If I were to run this proxy service, I'd probably want authentication so that I could meter the bandwidth usage. You have any thoughts on that?

RangerMauve commented 6 years ago

I think that the authentication and the such could be tacked on at the transport level.

If the standard for these services makes use of websockets (which it really should), it'd be trivial to add BasicAuth on top of them.

If you have a service with metering, you could have people connect using clientName("ws://sometoken@gateway.example.com")

I like basic auth because it's the lest effort for developers to implement if they have an existing WS implementation. They can pass in a URL and not worry about setting headers or anything else.

This also decouples the genreation of any sort of token from the use of the token. This lets services define whatever authentication and token generation that they want.

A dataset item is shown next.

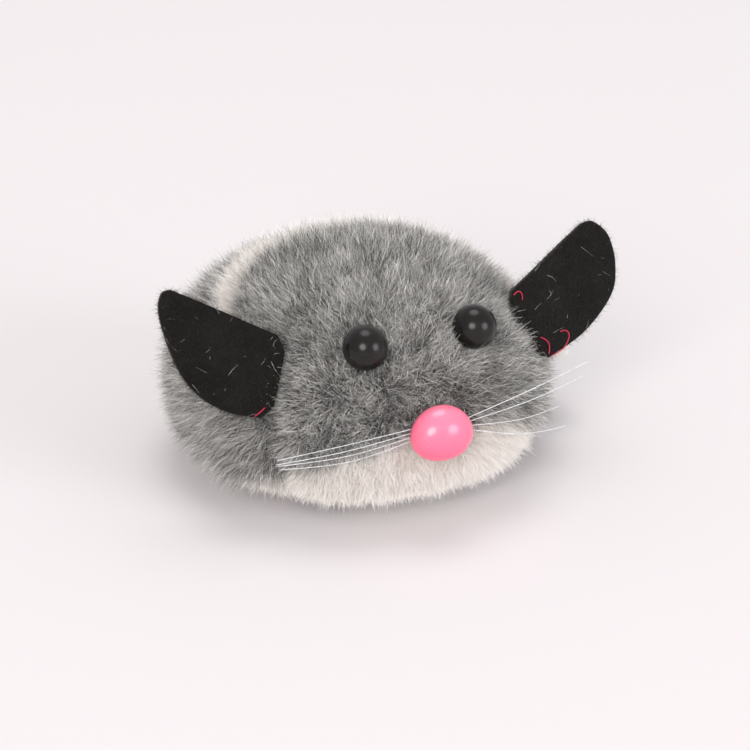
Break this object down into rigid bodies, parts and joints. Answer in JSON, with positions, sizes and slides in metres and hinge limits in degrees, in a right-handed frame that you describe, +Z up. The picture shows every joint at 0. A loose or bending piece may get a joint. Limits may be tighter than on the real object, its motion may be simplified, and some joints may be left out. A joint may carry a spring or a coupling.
{
  "type": "clockwork mouse",
  "caption": "Plush wind-up mouse: pile cover with felt ears, bead eyes and whiskers over a geared spring motor that drives a pair of wheels, with a side key and a rear roller.",
  "frame": {"origin": "on the ground under the middle of the mouse, between the wheels and the roller", "axes": "+Z up, -Y is the way the mouse faces, +X is the mouse's left side, where the key is"},
  "size_m": [0.0862, 0.0716, 0.0428],
  "materials": {
    "grey_plush": "dense heathered grey pile",
    "white_plush": "dense off-white pile",
    "black_felt": "napped felt",
    "wadding": "loose polyester fibre",
    "black_bead": "polished",
    "pink_plastic": "smooth moulded",
    "washer_plastic": "moulded",
    "whisker_nylon": "clear drawn bristle",
    "eyelet_plastic": "moulded",
    "case_plastic": "fine spark texture",
    "screw_steel": "zinc plated",
    "shaft_steel": "drawn",
    "spring_steel": "blued",
    "gear_nylon": "moulded",
    "gear_brass": "stamped",
    "wheel_plastic": "moulded",
    "tyre_rubber": "matt with grip marks",
    "roller_plastic": "moulded",
    "key_plastic": "moulded"
  },
  "bodies": {
    "root": {"head_panel": "grey_plush", "crown_panel": "grey_plush", "stripe_panel": "white_plush", "rump_panel": "grey_plush", "belly_panel": "white_plush", "left_ear": "black_felt", "right_ear": "black_felt", "head_stuffing": "wadding", "body_wadding": "wadding", "left_eye": "black_bead", "right_eye": "black_bead", "nose": "pink_plastic", "left_eye_washer": "washer_plastic", "right_eye_washer": "washer_plastic", "nose_washer": "washer_plastic", "left_whiskers": "whisker_nylon", "right_whiskers": "whisker_nylon", "key_eyelet": "eyelet_plastic", "case_left": "case_plastic", "case_right": "case_plastic", "case_screws": "screw_steel", "click_pin": "shaft_steel", "click_spring": "spring_steel"},
    "winder": {"winding_arbor": "shaft_steel", "ratchet_wheel": "gear_brass", "winding_key": "key_plastic"},
    "click": {"click": "gear_brass"},
    "barrel": {"spring_barrel": "gear_nylon", "barrel_lid": "gear_brass", "mainspring": "spring_steel"},
    "second": {"second_arbor": "shaft_steel", "second_pinion": "gear_nylon", "second_wheel": "gear_nylon"},
    "drive": {"drive_axle": "shaft_steel", "drive_pinion": "gear_nylon", "left_wheel": "wheel_plastic", "right_wheel": "wheel_plastic", "left_tyre": "tyre_rubber", "right_tyre": "tyre_rubber"},
    "third": {"third_arbor": "shaft_steel", "third_pinion": "gear_nylon", "third_wheel": "gear_nylon"},
    "fly": {"fly_arbor": "shaft_steel", "fly_pinion": "gear_nylon", "fly_vane": "gear_nylon"},
    "roller": {"rear_roller": "roller_plastic", "roller_pin": "shaft_steel"}
  },
  "joints": [
    {"name": "winding_turn", "type": "hinge", "parent": "root", "child": "winder", "pos_m": [0.01, 0.0065, 0.0134], "axis": [1, 0, 0], "range_deg": [0, 1800]},
    {"name": "click_lift", "type": "hinge", "parent": "root", "child": "click", "pos_m": [0.01, 0.0012, 0.02018], "axis": [1, 0, 0], "range_deg": [0, 6]},
    {"name": "drive_spin", "type": "hinge", "parent": "root", "child": "drive", "pos_m": [0, -0.00937, 0.0065], "axis": [1, 0, 0], "continuous": true},
    {"name": "barrel_spin", "type": "hinge", "parent": "root", "child": "barrel", "pos_m": [0, 0.0065, 0.0134], "axis": [1, 0, 0], "continuous": true},
    {"name": "second_spin", "type": "hinge", "parent": "root", "child": "second", "pos_m": [0, -0.00337, 0.01178], "axis": [1, 0, 0], "continuous": true},
    {"name": "third_spin", "type": "hinge", "parent": "root", "child": "third", "pos_m": [0, -0.00976, 0.0166], "axis": [1, 0, 0], "continuous": true},
    {"name": "fly_spin", "type": "hinge", "parent": "root", "child": "fly", "pos_m": [0, -0.0158, 0.01135], "axis": [1, 0, 0], "continuous": true},
    {"name": "roller_spin", "type": "hinge", "parent": "root", "child": "roller", "pos_m": [0, 0.0221, 0.005], "axis": [1, 0, 0], "continuous": true}
  ],
  "couplings": [
    {"joint": "barrel_spin", "follows": "drive_spin", "ratio": 0.083333},
    {"joint": "second_spin", "follows": "drive_spin", "ratio": -0.33333},
    {"joint": "third_spin", "follows": "drive_spin", "ratio": 1},
    {"joint": "fly_spin", "follows": "drive_spin", "ratio": -3}
  ]
}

Having websockets would also make it easy to load-balance between services using something like nginx. Websockets are super important here, too, in order to support the web (which is going to be a big use case for gateways).

Another reason it'd be useful to have it in the WS URL is that we don't need to modify the hypercore protocol further. A service can determine whether they want to accept a connection without having to bother handshaking or any other processing.

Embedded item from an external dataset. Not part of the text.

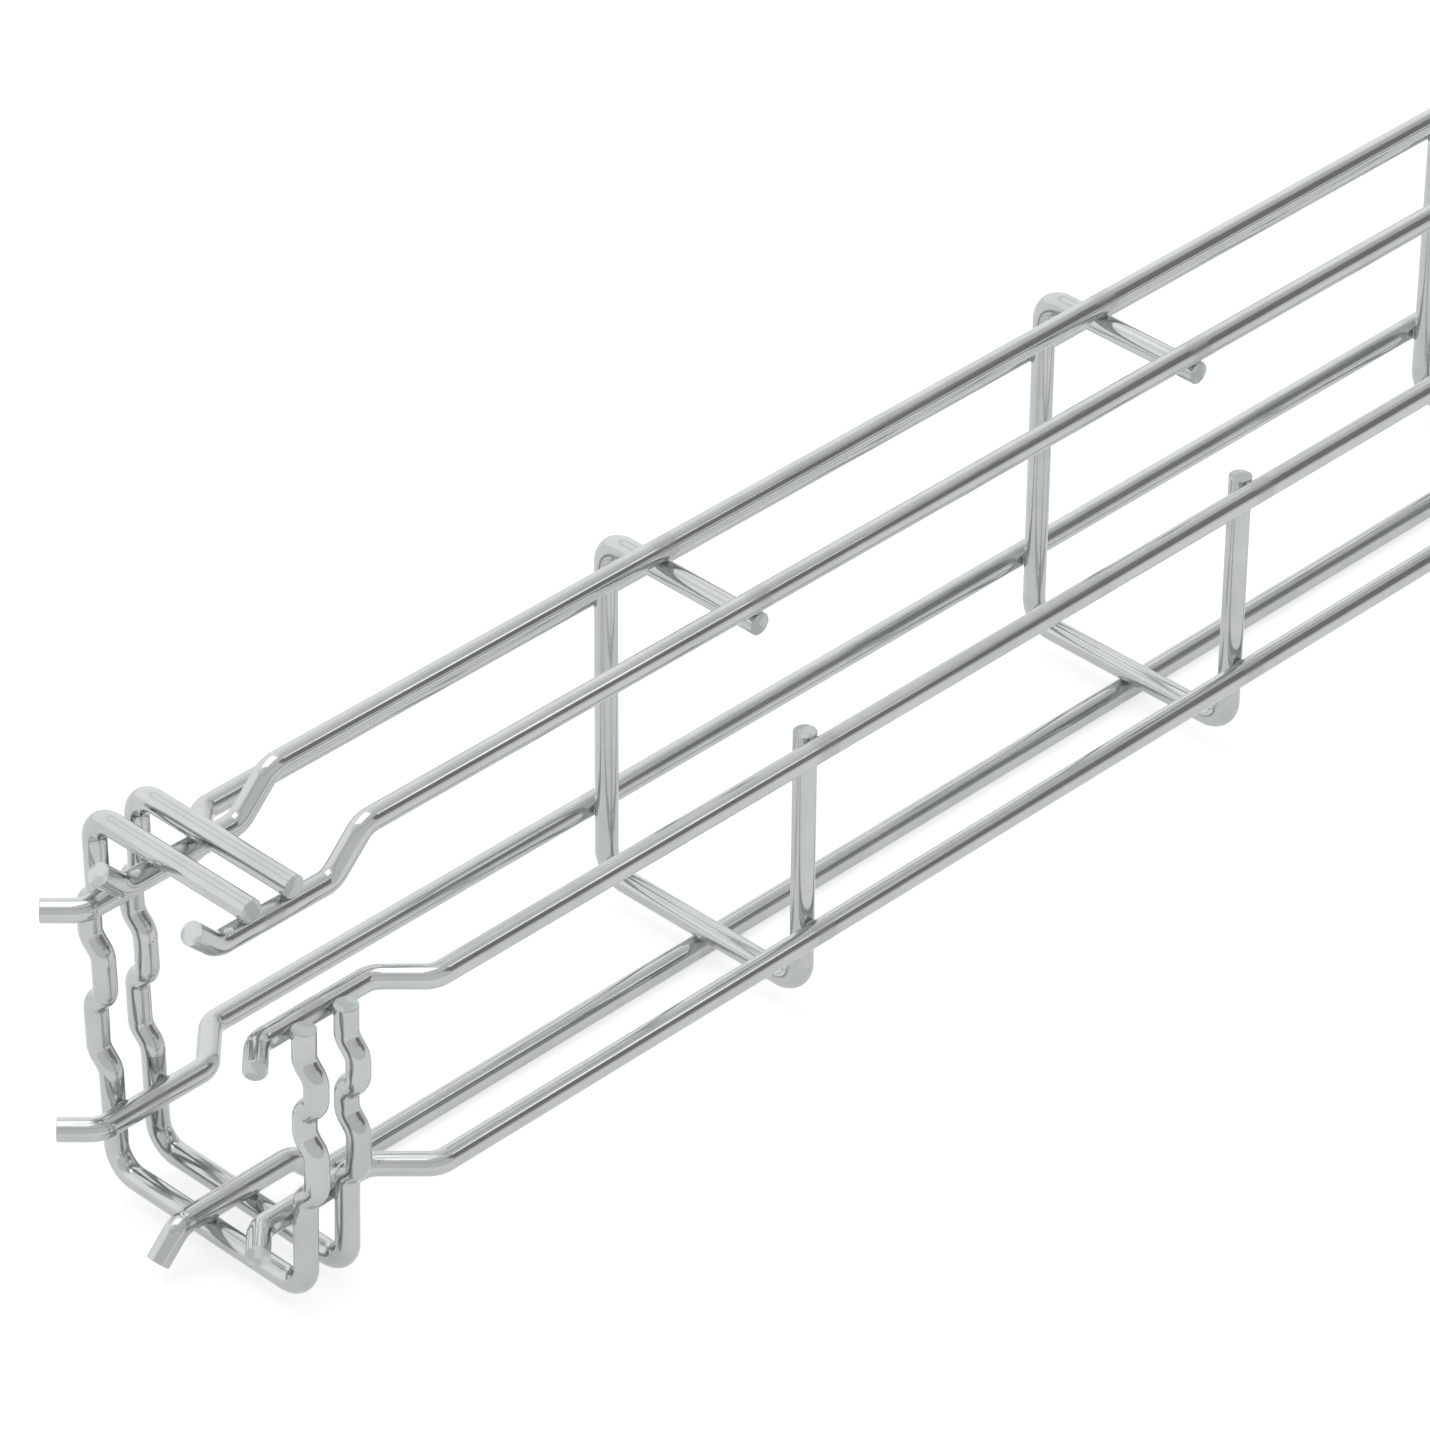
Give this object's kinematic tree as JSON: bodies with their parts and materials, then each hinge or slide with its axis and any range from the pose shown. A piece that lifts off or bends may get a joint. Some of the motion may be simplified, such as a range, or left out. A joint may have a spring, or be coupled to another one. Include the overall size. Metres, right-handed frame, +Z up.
{
  "type": "wire mesh cable tray",
  "caption": "Long G-section cable basket of welded round wire, with a front slot and a stepped self-coupling end.",
  "frame": {"origin": "on the floor, under the middle of the length and of the width", "axes": "+X along the tray from the coupling end to the plain end, +Y out of the back wall, the slotted front faces -Y, +Z up"},
  "size_m": [3.0258, 0.0538, 0.0742],
  "materials": {
    "zinc_wire": "bright zinc plate"
  },
  "bodies": {
    "root": {"back_upper_wire": "zinc_wire", "back_lower_wire": "zinc_wire", "roof_rear_wire": "zinc_wire", "roof_front_wire": "zinc_wire", "base_wire": "zinc_wire", "front_upper_wire": "zinc_wire", "front_lower_wire": "zinc_wire", "coupling_wire_outer": "zinc_wire", "coupling_wire_inner": "zinc_wire", "cross_wire_01": "zinc_wire", "cross_wire_02": "zinc_wire", "cross_wire_03": "zinc_wire", "cross_wire_04": "zinc_wire", "cross_wire_05": "zinc_wire", "cross_wire_06": "zinc_wire", "cross_wire_07": "zinc_wire", "cross_wire_08": "zinc_wire", "cross_wire_09": "zinc_wire", "cross_wire_10": "zinc_wire", "cross_wire_11": "zinc_wire", "cross_wire_12": "zinc_wire", "cross_wire_13": "zinc_wire", "cross_wire_14": "zinc_wire", "cross_wire_15": "zinc_wire", "cross_wire_16": "zinc_wire", "cross_wire_17": "zinc_wire", "cross_wire_18": "zinc_wire", "cross_wire_19": "zinc_wire", "cross_wire_20": "zinc_wire", "cross_wire_21": "zinc_wire", "cross_wire_22": "zinc_wire", "cross_wire_23": "zinc_wire", "cross_wire_24": "zinc_wire", "cross_wire_25": "zinc_wire", "cross_wire_26": "zinc_wire", "cross_wire_27": "zinc_wire", "cross_wire_28": "zinc_wire", "cross_wire_29": "zinc_wire", "cross_wire_30": "zinc_wire"}
  },
  "joints": []
}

bnewbold commented 6 years ago

Would it be reasonable to (ab)use the pinning service API for this? https://www.datprotocol.com/deps/0003-http-pinning-service-api/

To reduce the number of pinning API messages sent, a "client' could use pinning to establish a first hypercore session with the proxy, then announce additional feed public keys via that "write" mechanism.

RangerMauve commented 6 years ago

Would it be reasonable to (ab)use the pinning service API for this?

I think that having the information be part of the hypercore-protocol would be more useful for supporting different environments. Having something out-of-band in addition to the hypercore-protocol seems a little messy and wouldn't work for cases where you don't have an HTTP pinning service handy.

On a different note, could somebody point me to anything describing how I'd use an extension message with hyperdrive so I could give this a go?

pfrazee commented 6 years ago

@RangerMauve https://github.com/beakerbrowser/dat-ephemeral-ext-msg might be a good reference

RangerMauve commented 5 years ago

By the way, the reason I didn't progress on this is that I was getting skeptical of giving knowledge of public keys to gateways.

That's why I took the approach of proxying entire connections through the gateway instead of hypercore-protocol in discovery-swarm-stream. This is mostly a concern for public gateways that you don't necessarily want to trust with your data, so it might not be relevant to other use cases.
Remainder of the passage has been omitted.